● **Task goal**: Write out the lines from the top of the material through the line with "bench.blend(seen, tuple(stage.bounce), tuple(stage.wall)))", exactly and with nothing added.
---------- Provided data ----------
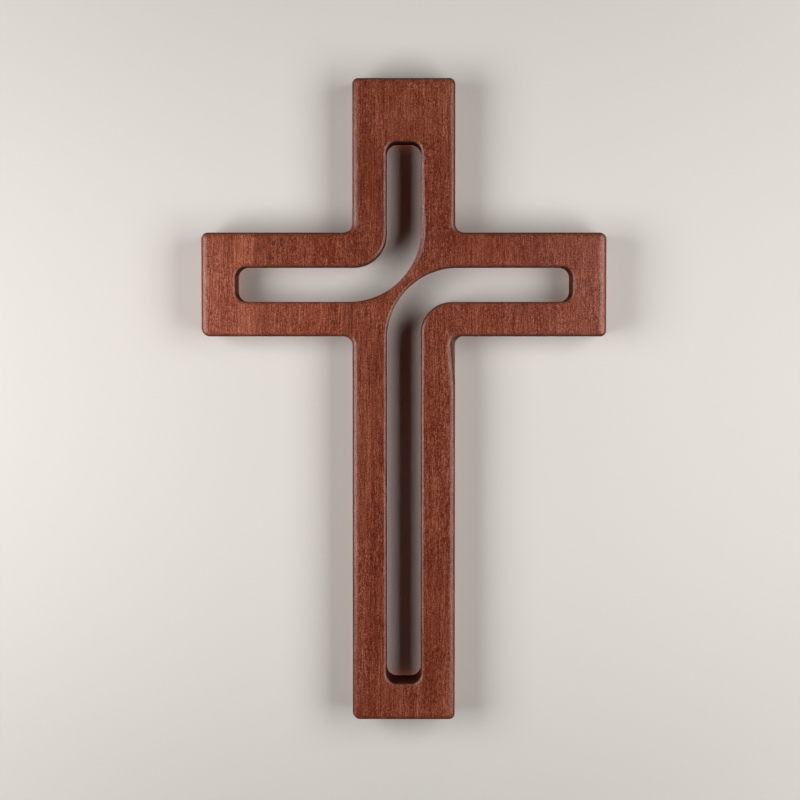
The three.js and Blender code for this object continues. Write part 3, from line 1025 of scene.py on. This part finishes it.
def make_wall(stage):
    """A pale wall close behind the cross: lit near it, evenly pale far out, and clear from behind."""
    gap, size, roughness = 0.1 * MM, 8, 0.9
    fade_from, fade_to = 0.20, 0.42
    behind = cad_high.y + gap
    bpy.ops.object.select_all(action="DESELECT")
    bpy.ops.mesh.primitive_plane_add(size=size, location=(0, behind, 0), rotation=(math.radians(90), 0, 0))
    wall = bpy.context.object
    wall.name = "wall"
    bpy.ops.object.transform_apply(location=True, rotation=True, scale=True)
    material = bpy.data.materials.new("pale wall")
    material.use_nodes = True
    bench = Bench(material.node_tree)
    ray = bench.add("ShaderNodeLightPath").outputs
    paint = bench.nodes["Principled BSDF"]
    paint.inputs["Roughness"].default_value = roughness
    seen = bench.maths("MAXIMUM", ray["Is Camera Ray"], ray["Is Glossy Ray"])
    bench.put(paint.inputs["Base Color"], bench.blend(seen, tuple(stage.bounce), tuple(stage.wall)))

    centre = (0, behind, (cad_low.z + cad_high.z) / 2)
    place = bench.add("ShaderNodeTexCoord").outputs["Object"]
    from_centre = bench.add("ShaderNodeVectorMath", {"operation": "DISTANCE"})
    bench.fill(from_centre, place, centre)
    far = bench.spread(from_centre.outputs["Value"], fade_from, fade_to)
    glow = bench.add("ShaderNodeEmission", Color=(*stage.wall, 1)).outputs[0]
    faded = bench.fill(bench.add("ShaderNodeMixShader"), bench.times(far, seen), paint.outputs["BSDF"], glow)

    short = bench.maths("LESS_THAN", ray["Ray Length"], 1.3 * behind)
    backlit = bench.times(short, bench.maths("MAXIMUM", ray["Is Shadow Ray"], ray["Is Diffuse Ray"]))
    away = bench.maths("MAXIMUM", backlit, bench.add("ShaderNodeNewGeometry").outputs["Backfacing"])
    clear = bench.add("ShaderNodeBsdfTransparent").outputs[0]
    mixed = bench.fill(bench.add("ShaderNodeMixShader"), away, faded, clear)
    bench.put(bench.nodes["Material Output"].inputs["Surface"], mixed)
    wall.data.materials.append(material)


def make_lamps(stage):
    """Soft lamps: two in front, a weak one overhead, and two behind the wall for the back.

    Each has a bearing in degrees from straight ahead, seen from above, its distance, its height and the
    height that it is aimed at, its width and height, and its share of the lamp power.
    """
    level, top = cad_high.z - 150 * MM, cad_high.z
    for name, degrees, distance, height, aim, size, share in (
        ("right_lamp", 41.5, 0.5, level, level, (0.28, 0.52), 1),
        ("left_lamp", -45.5, 0.5, level, level, (0.29, 0.38), 1),
        ("top_lamp", 0, 0.12, top + 0.6, top, (0.3, 0.3), 0.3),
        ("back_lamp", 172, 1.0, 0.1, level, (0.3, 0.3), 4),
        ("back_fill", -168, 1.2, level, level, (0.6, 0.6), 3),
    ):
        bearing = math.radians(degrees)
        data = bpy.data.lights.new(name, "AREA")
        data.shape = "RECTANGLE"
        data.size, data.size_y = size
        data.energy = stage.lamp_power * share
        lamp = bpy.data.objects.new(name, data)
        bpy.context.collection.objects.link(lamp)
        lamp.location = Vector((distance * math.sin(bearing), -distance * math.cos(bearing), height))
        lamp.rotation_euler = (Vector((0, 0, aim)) - lamp.location).to_track_quat("-Z", "Y").to_euler()
        lamp.visible_camera = False


def make_world(scene, stage):
    """Pale to the camera all round and to gloss behind the wall, dim in front of it and to all else."""
    dim = 0.008
    world = bpy.data.worlds.new("studio")
    scene.world = world
    world.use_nodes = True
    bench = Bench(world.node_tree)
    background = bench.nodes["Background"]
    ray = bench.add("ShaderNodeLightPath").outputs
    direction = bench.add("ShaderNodeTexCoord").outputs["Generated"]
    behind = bench.spread(bench.add("ShaderNodeSeparateXYZ", Vector=direction).outputs["Y"], -0.1, 0.3)
    reflected = bench.maths("MAXIMUM", ray["Is Glossy Ray"], ray["Is Transmission Ray"])
    pale = bench.maths("MAXIMUM", ray["Is Camera Ray"], bench.times(reflected, behind))
    bench.fill(background, (*stage.wall, 1), bench.spread(pale, 0, 1, dim, 1))


def make_camera(stage):
    data = bpy.data.cameras.new("camera")
    data.lens = stage.lens
    data.sensor_width = 36
    data.shift_y = -stage.camera_shift
    camera = bpy.data.objects.new("camera", data)
    bpy.context.collection.objects.link(camera)
    camera.location = (0, cad_low.y - stage.camera_distance, cad_high.z - stage.camera_height)
    camera.rotation_euler = (math.radians(90) - stage.camera_tilt, 0, stage.camera_pan)
    bpy.context.scene.camera = camera


class CROSS_PT_sidebar(bpy.types.Panel):
    bl_label = "Wall Cross"
    bl_idname = "CROSS_PT_sidebar"
    bl_space_type = "VIEW_3D"
    bl_region_type = "UI"
    bl_category = "Wall Cross"

    def draw(self, context):
        for name in GROUPS:
            group = getattr(context.scene, name)
            for key in group.bl_rna.properties.keys():
                if key not in ("rna_type", "name"):
                    self.layout.prop(group, key)
        for operator in OPERATORS:
            self.layout.operator(operator.bl_idname)


GROUPS = {"cross_sizes": CrossSizes, "hanger_sizes": HangerSizes, "cross_stage": CrossStage}
OPERATORS = (CROSS_OT_stage, CROSS_OT_staves, CROSS_OT_hanger)
CLASSES = (*GROUPS.values(), *OPERATORS, CROSS_PT_sidebar)


def register():
    for cls in CLASSES:
        bpy.utils.register_class(cls)
    for name, group in GROUPS.items():
        setattr(bpy.types.Scene, name, bpy.props.PointerProperty(type=group))


def unregister():
    for name in GROUPS:
        delattr(bpy.types.Scene, name)
    for cls in reversed(CLASSES):
        bpy.utils.unregister_class(cls)


def main():
    register()
    bpy.ops.cross.stage()
    bpy.ops.cross.staves()
    bpy.ops.cross.hanger()


if __name__ == "__main__":
    main()
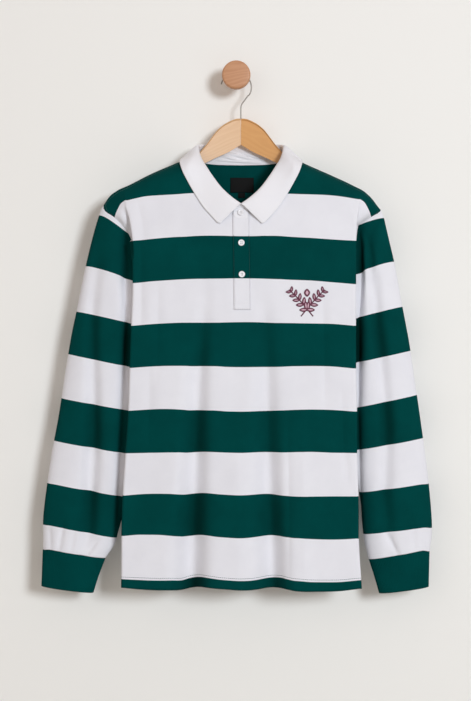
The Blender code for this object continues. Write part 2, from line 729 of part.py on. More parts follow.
def make_hook(collection):
    """The bend over the peg, the sloping neck, and the shank down to the wood."""
    wire_radius = HOOK_WIRE / 2
    centre_drop = HOOK_RADIUS - PEG_STEM_RADIUS - wire_radius - SEAM_GAP
    points = []
    steps = 22
    first, last = math.radians(168), math.radians(-27)
    for k in range(steps + 1):
        turn = first + (last - first) * k / steps
        points.append((HOOK_RADIUS * math.cos(turn), centre_drop - HOOK_RADIUS * math.sin(turn)))
    points += [(0.0165, 0.0365), (0.0110, 0.0440), (0.0088, 0.0480), (MIDDLE, 0.0520),
               (MIDDLE, 0.0600), (MIDDLE, HANGER[0].top - SEAM_GAP)]
    curve = bpy.data.curves.new("hook", "CURVE")
    curve.dimensions = "3D"
    curve.bevel_depth = wire_radius
    curve.bevel_resolution = 2
    curve.use_fill_caps = True
    line = curve.splines.new("POLY")
    line.points.add(len(points) - 1)
    for point, (x, drop) in zip(line.points, points):
        point.co = (x, HOOK_DEPTH, -drop, 1)
    material = bpy.data.materials.new("hook")
    material.use_nodes = True
    shader = material.node_tree.nodes["Principled BSDF"]
    shader.inputs["Base Color"].default_value = (*STEEL, 1)
    shader.inputs["Roughness"].default_value = 0.25
    shader.inputs["Metallic"].default_value = 1.0
    curve.materials.append(material)
    collection.objects.link(bpy.data.objects.new("hook", curve))


def make_peg(collection):
    """A turned peg: its profile from the middle of the face round to the flat back."""
    head, back, length = PEG_HEAD_RADIUS, PEG_HEAD_BACK, PEG_LENGTH
    stem = PEG_STEM_RADIUS
    rim = 0.0035
    profile = [(0, length), (head * 0.5, length), (head - rim, length - 0.0004)]
    for step in range(1, 4):
        turn = math.pi / 2 * step / 3
        profile.append((head - rim + rim * math.sin(turn), length - 0.0004 - rim + rim * math.cos(turn)))
    profile += [(head, back + 0.004), (head - 0.0015, back + 0.0012), (head - 0.004, back),
                (stem + 0.004, back), (stem + 0.001, back - 0.002), (stem, back - 0.005),
                (stem, 0.026), (stem + 0.002, 0.006), (stem + 0.002, 0), (0, 0)]
    mesh = bpy.data.meshes.new("wall_peg")
    edges = [(k, k + 1) for k in range(len(profile) - 1)]
    mesh.from_pydata([(r, 0, z) for r, z in profile], edges, [])
    peg = finish("wall_peg", mesh, collection, PEG_WOOD, roughness=0.5)
    peg.rotation_euler = (math.pi / 2, 0, 0)
    turn = peg.modifiers.new("turn", "SCREW")
    turn.steps = turn.render_steps = 28
    turn.use_merge_vertices = True
    turn.merge_threshold = 0.0001
    turn.use_smooth_shade = True


def main():
    for thing in list(bpy.data.objects):
        bpy.data.objects.remove(thing)
    collection = bpy.data.collections.new("rugby_shirt_on_hanger")
    bpy.context.scene.collection.children.link(collection)
    make_panel("front", collection)
    make_panel("back", collection)
    for side in (RIGHT, LEFT):
        make_sleeve(side, collection)
        make_cuff(side, collection)
        make_hanger_half(side, collection)
    make_collar_band(collection)
    make_collar_leaf(collection)
    make_placket(collection)
    for number, drop in enumerate(BUTTON_DROPS, start=1):
        make_button(number, drop, collection)
    for patch in PATCHES:
        make_patch(patch, collection)
    make_hook(collection)
    make_peg(collection)


main()
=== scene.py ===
"""Striped rugby shirt on a two-part wooden hanger, hung from a round wall peg.

Metres, +Z up. The origin is the centre of the peg's flat back on the wall plane y = 0, the
shirt's front faces -Y, and left is the wearer's left (+X). Heights are given as "drop": how
far a point lies below the origin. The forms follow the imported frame.
"""
import math
from collections import namedtuple

import bmesh
import bpy
import numpy as np
from bpy.props import FloatProperty, FloatVectorProperty, PointerProperty
from mathutils import Matrix, Vector


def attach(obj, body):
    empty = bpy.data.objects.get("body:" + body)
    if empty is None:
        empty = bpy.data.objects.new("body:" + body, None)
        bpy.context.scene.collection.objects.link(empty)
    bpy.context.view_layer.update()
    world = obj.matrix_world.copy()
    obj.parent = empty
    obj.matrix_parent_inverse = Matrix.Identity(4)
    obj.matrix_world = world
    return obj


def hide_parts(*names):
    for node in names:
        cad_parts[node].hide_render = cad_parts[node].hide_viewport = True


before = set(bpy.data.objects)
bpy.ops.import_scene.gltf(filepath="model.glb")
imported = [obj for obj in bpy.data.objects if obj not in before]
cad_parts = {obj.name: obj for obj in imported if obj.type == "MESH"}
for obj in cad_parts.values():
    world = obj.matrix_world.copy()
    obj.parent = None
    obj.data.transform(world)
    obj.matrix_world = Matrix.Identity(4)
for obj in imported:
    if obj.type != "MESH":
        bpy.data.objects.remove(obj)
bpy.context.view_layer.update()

bl_info = {
    "name": "Rugby shirt on hanger",
    "version": (1, 0, 0),
    "blender": (4, 5, 0),
    "location": "View3D > Sidebar > Rugby Shirt",
    "description": "Builds a striped rugby shirt, its hanger and its wall peg piece by piece",
    "category": "Object",
}

LEFT, RIGHT = 1, -1
OUTWARD = {"front": -1, "back": 1}


def table_of(kind, *rows):
    """A table whose rows are all of one kind."""
    return tuple(kind(*row) for row in rows)


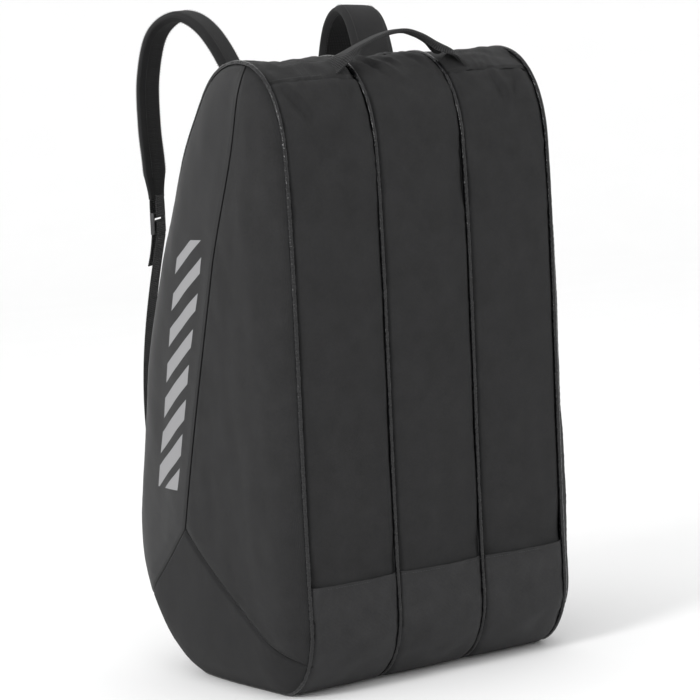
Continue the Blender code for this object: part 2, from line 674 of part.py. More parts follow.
for side, sign, i in (("left", -1, 0), ("right", 1, 2)):
    frame = strap_frame(side, sign)
    across = (frame.to_3x3() @ Vector((1, 0, 0))).normalized()
    pin_top = frame @ Vector((0, 0, STRAP_ROOT[1]))
    pin_foot = strap_foot(side, frame)
    swing = (pin_foot - pin_top).normalized()
    square = across.cross(swing).normalized()

    base_across = across
    root_frame = frame
    frame = swung(pin_top, swing, -sign * STRAP_SWING[side]) @ frame
    across = (frame.to_3x3() @ Vector((1, 0, 0))).normalized()
    pad = in_plane(side, frame, PAD_KNOTS, 30)
    faces = facing(pad, across)
    faces[0] = -across.cross(swing).normalized()
    grow = [ROOT_WIDTH + (PAD_WIDTH - ROOT_WIDTH) * smooth(k / 6) - 0.018 * smooth((k - 26) / 3)
            for k in range(30)]
    thick = [0.009 + (PAD_THICKNESS - 0.009) * smooth(k / 4) - 0.004 * smooth((k - 26) / 3)
             for k in range(30)]
    sweep(f"strap_pad_{side}", pad, faces, grow, thick, across, PADDING)

    sewn = spaced(STARTS[5] + 0.146, 3, STARTS[5] + 0.108)
    rows = [on_skin(i, s, pin_top.x, ROOT_WIDTH, 0.004) for s in sewn]
    rise = root_frame @ Vector((0, -0.002, STRAP_ROOT[1] - 0.018))
    rows += [straight(rise, base_across, ROOT_WIDTH, square, 0.008),
             straight(pin_top + swing * 0.0005, base_across, ROOT_WIDTH, square, 0.009)]
    strip(f"strap_root_{side}", rows, PADDING)

    top, foot = (strap_point(side, frame, run, high) for run, high in (LOCK_TOP, LOCK_FOOT))
    down = (foot - top).normalized()
    out = across.cross(down).normalized()
    lock = Matrix.Translation(top) @ Matrix((across, down, out)).transposed().to_4x4()
    assembly(f"ladder_lock_{side}", [
        ((-0.0180, 0.0000, -0.0020), (0.0180, 0.0040, 0.0020)),
        ((-0.0180, 0.0130, -0.0020), (0.0180, 0.0165, 0.0020)),
        ((-0.0180, 0.0240, -0.0020), (0.0180, 0.0280, 0.0020)),
        ((-0.0180, 0.0000, -0.0024), (-0.0138, 0.0280, 0.0024)),
        ((0.0138, 0.0000, -0.0024), (0.0180, 0.0280, 0.0024)),
    ], lock, BUCKLE)

    loop = [Vector((0, -0.0130, 0.0040)), Vector((0, 0.0030, 0.0040)), Vector((0, 0.0056, 0.0031)),
            Vector((0, 0.0068, 0.0)), Vector((0, 0.0056, -0.0031)), Vector((0, 0.0030, -0.0040)),
            Vector((0, -0.0130, -0.0040))]
    loop = [lock @ p for p in loop]
    sweep(f"lock_loop_{side}", loop, facing(loop, across), [WEBBING_WIDTH] * 7,
          [WEBBING_THICKNESS] * 7, across, WEBBING)
    wrap = [Vector((0, 0.0300, -0.0034)), Vector((0, 0.0140, -0.0034)), Vector((0, 0.0118, -0.0028)),
            Vector((0, 0.0108, 0.0)), Vector((0, 0.0118, 0.0028)), Vector((0, 0.0140, 0.0034)),
            Vector((0, 0.0300, 0.0034)), Vector((0, 0.0520, 0.0066)), Vector((0, 0.0700, 0.0110))]
    wrap = [lock @ p for p in wrap]
    sweep(f"webbing_wrap_{side}", wrap, facing(wrap, across), [WEBBING_WIDTH] * 9,
          [WEBBING_THICKNESS] * 9, across, WEBBING)

    start = lock @ Vector((0, 0.0305, -0.0034))
    end = pin_foot - swing * 0.0004
    away = frame.to_3x3() @ Vector((0, WEB_BOW, 0))
    web = [start.lerp(end, k / 15) + away * sin(pi * k / 15) for k in range(16)]
    lifts = facing(web, across)
    lifts[0] = out
    lifts[-1] = across.cross(swing).normalized()
    sweep(f"strap_webbing_{side}", web, lifts, [WEBBING_WIDTH] * 16, [WEBBING_THICKNESS] * 16,
          across, WEBBING)

    s_tab = nearest(np.array((0.372, 0.104)), 0.0)
    rows = [on_skin(i, s, pin_foot.x, 0.036, 0.0020) for s in spaced(s_tab + 0.030, 2, s_tab)]
    rows.append(straight(pin_foot + swing * 0.0005, base_across, 0.028, square, 0.0020))
    strip(f"strap_tab_{side}", rows, WEBBING)
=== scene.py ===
from math import cos, pi, radians, sin

import bmesh
import bpy
import numpy as np
from mathutils import Matrix, Vector


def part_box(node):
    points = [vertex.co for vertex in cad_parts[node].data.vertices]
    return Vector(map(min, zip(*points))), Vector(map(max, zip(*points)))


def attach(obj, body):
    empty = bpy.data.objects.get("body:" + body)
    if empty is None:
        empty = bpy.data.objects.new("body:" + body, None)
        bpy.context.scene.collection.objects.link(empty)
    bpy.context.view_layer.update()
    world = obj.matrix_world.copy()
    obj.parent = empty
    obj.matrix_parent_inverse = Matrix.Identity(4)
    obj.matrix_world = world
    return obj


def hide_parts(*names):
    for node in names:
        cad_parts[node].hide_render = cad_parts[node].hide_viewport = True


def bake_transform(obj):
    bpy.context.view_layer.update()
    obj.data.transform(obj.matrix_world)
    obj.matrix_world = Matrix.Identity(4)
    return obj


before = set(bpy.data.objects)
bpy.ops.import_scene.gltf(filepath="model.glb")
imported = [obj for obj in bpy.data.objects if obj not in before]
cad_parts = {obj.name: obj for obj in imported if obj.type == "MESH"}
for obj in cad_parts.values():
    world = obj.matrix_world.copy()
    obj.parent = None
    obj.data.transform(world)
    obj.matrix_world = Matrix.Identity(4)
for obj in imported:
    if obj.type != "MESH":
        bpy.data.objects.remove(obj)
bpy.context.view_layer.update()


# Front panels: padded woven cloth in three widths, sewn into the long piped seams. The outer two run
# from the guards to the seam under the top, and the middle one over the brow to a seam on the crown.

def pulled(start, pull, push, end, count=300):
    t = np.arange(count)[:, None] / count
    marks = [np.array(p) for p in (start, pull, push, end)]
    weights = ((1 - t) ** 3, 3 * t * (1 - t) ** 2, 3 * t ** 2 * (1 - t), t ** 3)
    return sum(weight * mark for weight, mark in zip(weights, marks))


def arched(start, end, radius, count=1200):
    a, b = np.array(start), np.array(end)
    chord = b - a
    side = np.array((chord[1], -chord[0])) / np.linalg.norm(chord)
    centre = (a + b) / 2 + side * (radius ** 2 - (np.linalg.norm(chord) / 2) ** 2) ** 0.5
    first, last = (np.arctan2(p[1] - centre[1], p[0] - centre[0]) for p in (start, end))
    turn = first + (last - first) * np.arange(count) / count
    return centre + radius * np.stack((np.cos(turn), np.sin(turn)), axis=1)


front_y = 0.155                       # from the front seam to the middle of the base
height = 0.770
brow, crown, zip_head = (-0.010, 0.655), (0.088, height), (0.166, 0.728)
zip_tail, heel, toe = (0.369, 0.235), (0.348, 0.075), (0.003, 0.095)
stretches = [
    pulled((0.235, 0), (0.18, 0), (0.13, 0), (0.075, 0)),
    pulled((0.075, 0), (0.042, 0), (0.004, 0.035), toe),
    pulled(toe, (0.003, 0.28), (-0.014, 0.50), brow, 800),
    pulled(brow, (-0.008, 0.725), (0.030, height), crown),
    pulled(crown, (0.122, height), (0.150, 0.757), zip_head),
    arched(zip_head, zip_tail, 1.70),
    pulled(zip_tail, (0.3785, 0.198), (0.385, 0.118), heel),
    pulled(heel, (0.321, 0.042), (0.280, 0), (0.235, 0)),
]
loop = np.vstack(stretches + [stretches[0][:1]])
along = np.concatenate(([0.0], np.cumsum(np.linalg.norm(np.diff(loop, axis=0), axis=1))))
girth = along[-1]
corner_at = along[np.cumsum([0] + [len(s) for s in stretches])]


def outline(s):
    s = np.mod(s, girth)
    return np.interp(s, along, loop[:, 0]), np.interp(s, along, loop[:, 1])


def outward(s):
    (y0, z0), (y1, z1) = outline(s - 0.004), outline(s + 0.004)
    length = np.hypot(y1 - y0, z1 - z0)
    return -(z1 - z0) / length, (y1 - y0) / length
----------
● **Problem solution**:
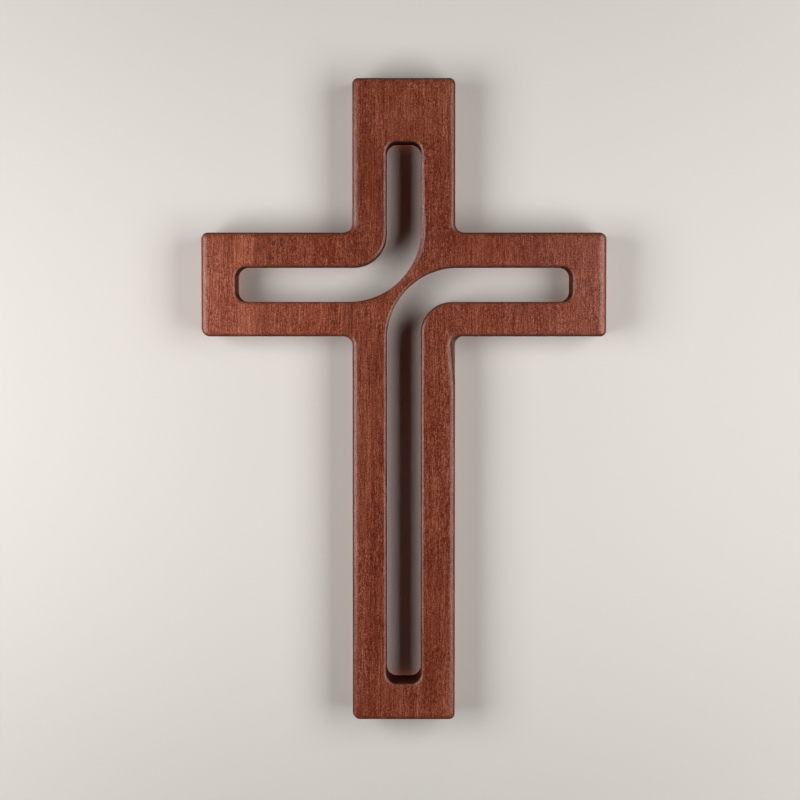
The three.js and Blender code for this object continues. Write part 3, from line 1025 of scene.py on. This part finishes it.
def make_wall(stage):
    """A pale wall close behind the cross: lit near it, evenly pale far out, and clear from behind."""
    gap, size, roughness = 0.1 * MM, 8, 0.9
    fade_from, fade_to = 0.20, 0.42
    behind = cad_high.y + gap
    bpy.ops.object.select_all(action="DESELECT")
    bpy.ops.mesh.primitive_plane_add(size=size, location=(0, behind, 0), rotation=(math.radians(90), 0, 0))
    wall = bpy.context.object
    wall.name = "wall"
    bpy.ops.object.transform_apply(location=True, rotation=True, scale=True)
    material = bpy.data.materials.new("pale wall")
    material.use_nodes = True
    bench = Bench(material.node_tree)
    ray = bench.add("ShaderNodeLightPath").outputs
    paint = bench.nodes["Principled BSDF"]
    paint.inputs["Roughness"].default_value = roughness
    seen = bench.maths("MAXIMUM", ray["Is Camera Ray"], ray["Is Glossy Ray"])
    bench.put(paint.inputs["Base Color"], bench.blend(seen, tuple(stage.bounce), tuple(stage.wall)))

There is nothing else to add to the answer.